I have performed a second experiment on the data. I only used the first twenty (instead of thirty) years. One of the reasons is to omit the super melting year 2007 which, lying almost at the end of the 1979-2008 series, may have influenced the statistical analysis. And, the years 1997-1998 have been unspectacular, both extent- and volume-wise.

Please find the same evaluation, which has to be taken with a certain grain of salt as only 20 years were used. Especially the April value seems not to be very trustful, but I double-checked the data.
But the general trend is comparable. Please notice that the slopes (column stg) are again much smaller than the slopes 19291979-2008 have been. This results in a massive time shift of the "BOE numbers" compared to what they are calculated today. And who may know whether this tendency goes on like that in the next decade?

Evaluation:
Spring months still develop apart. June is still undecided.

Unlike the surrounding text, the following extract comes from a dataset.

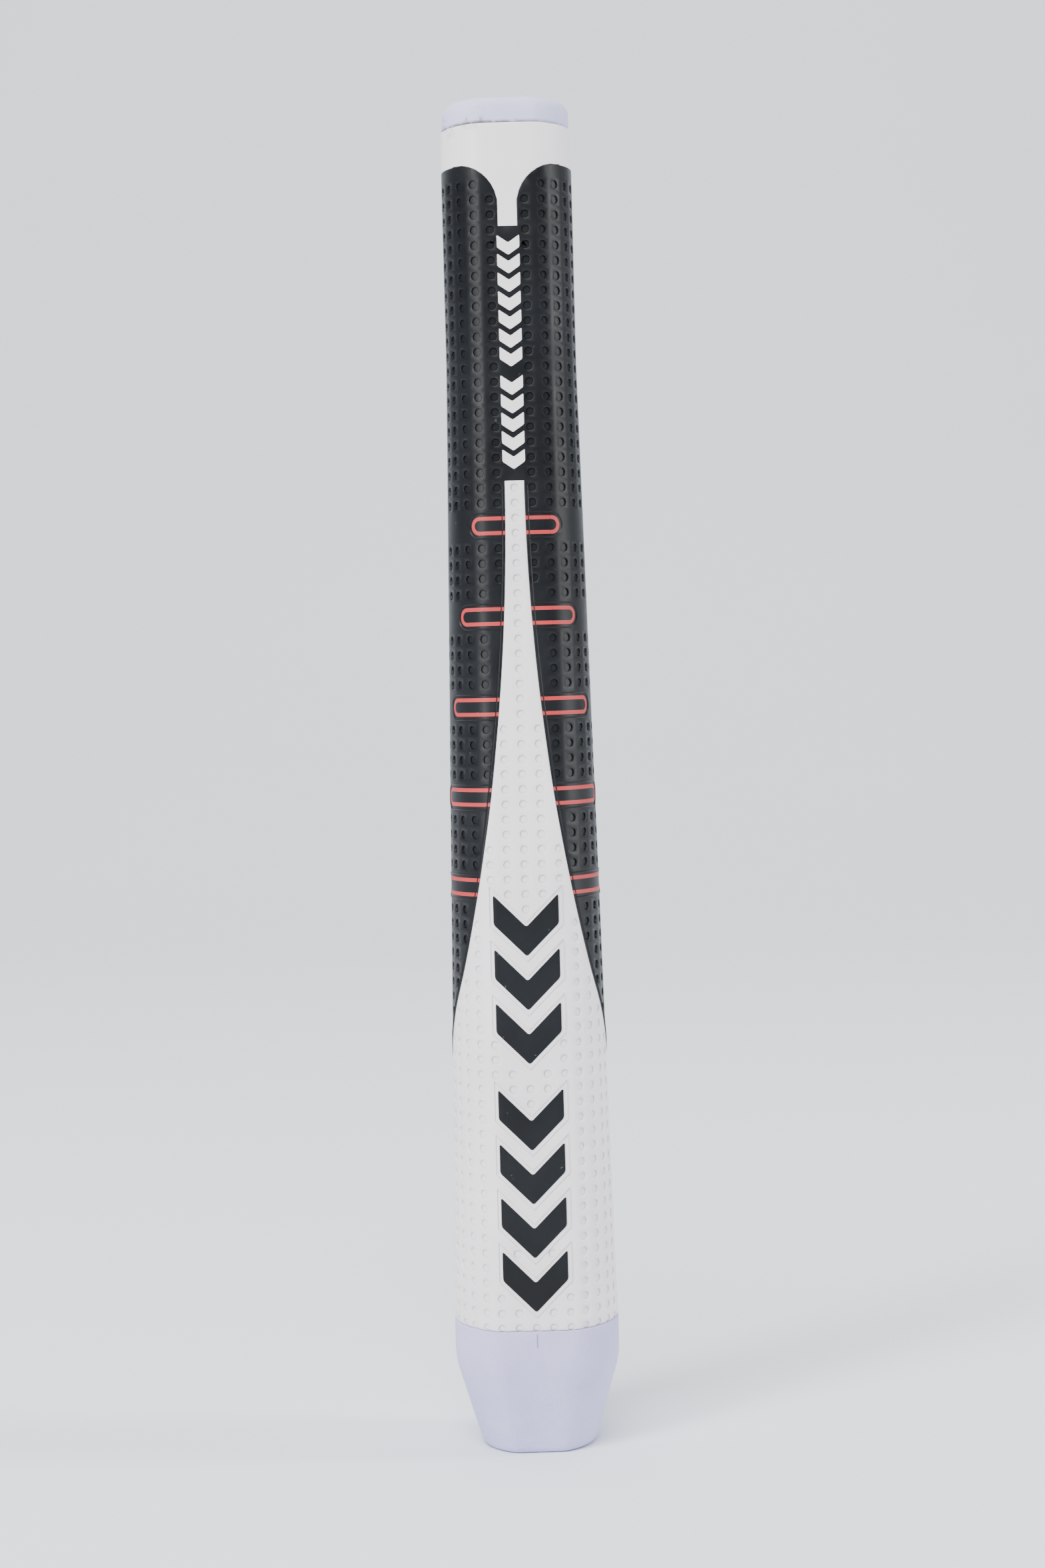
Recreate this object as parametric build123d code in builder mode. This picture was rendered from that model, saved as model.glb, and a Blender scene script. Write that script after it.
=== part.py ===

Summer, autumn and winter values converge.

Please note that I used the NSIDC data for the whole Arctic including all peripheral seas.

One final note to the "undecided" September from the 1979-2008 evaluation: The slope has been higher than it should have been because Sep 2007 was so low. This resulted in a "BOE number" close to what it is estimated today.

See attached table.
« Last Edit: December 20, 2020, 03:44:18 PM by Stephan »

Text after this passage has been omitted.